We got our hands on ramps! What is a ramp you ask? Well it is defined as
Ramp (N): A slope or inclined plane for joining two different levels, as at the entrance or between floors of a building.
But what we are really talking about is
Allium tricoccum: A North American species of wild onion widespread across eastern Canada and the eastern United States. Common names; Ramp, Ramson, Wild Leek, Wood Leek and Wild Garlic
Wild ramps have a very short growing season, just the month of April I think. So if you see these on your grocery shelves just get them. The flavor of these is like nothing else and worth being the ingredient to play with this month.
There are many things you can do with ramps. Some of the most common dishes are eggs and ramps, or just deep fried into crispy little onion snacks. These little guys pack so much garlic and onion flavor you can use them as a straight substitute for either with a short cooking like sauteing or searing. I wouldn’t suggest a long method of cooking like braising because it might remove or dull the ramps intense flavor. We like to separate the bulbs and leaves and use them separately. The bulbs got pickled and the leaves were for this recipe. The first time I ever had them was grilled on some garlic butter toast. Sometimes the simplest food is the most delicious. But we decided to go with a different approach and make some awesome pasta.

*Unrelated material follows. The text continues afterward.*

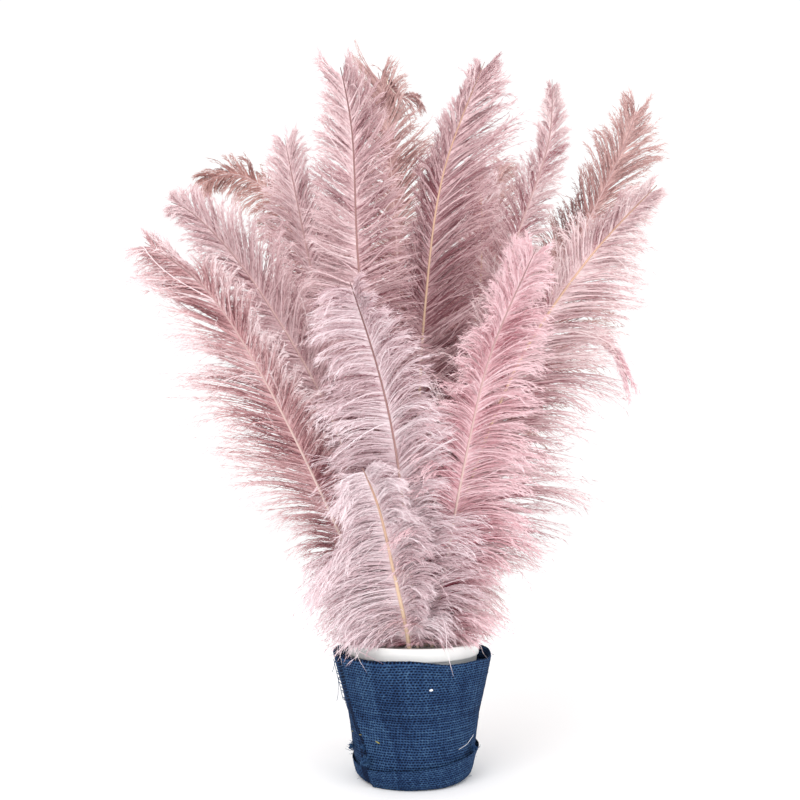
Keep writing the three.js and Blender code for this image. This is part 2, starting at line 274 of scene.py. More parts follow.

We kept this pasta with the seasonal ingredients using oyster mushrooms, spring onions with the ramp leaves. To keep these ingredients the stars, we used a ragu of sorts from the mushrooms and reduced chicken stock. Throw a little bit of goat cheese in there to add a little bit of acidity and you end up with a good representation of spring in a bowl.
We hope you all enjoy this spring recipe! We had a lot of fun trying to find ramps and then playing with them. As you see we used the ramps in two ways, a pickle recipe is in the works and will share with you soon, until then enjoy!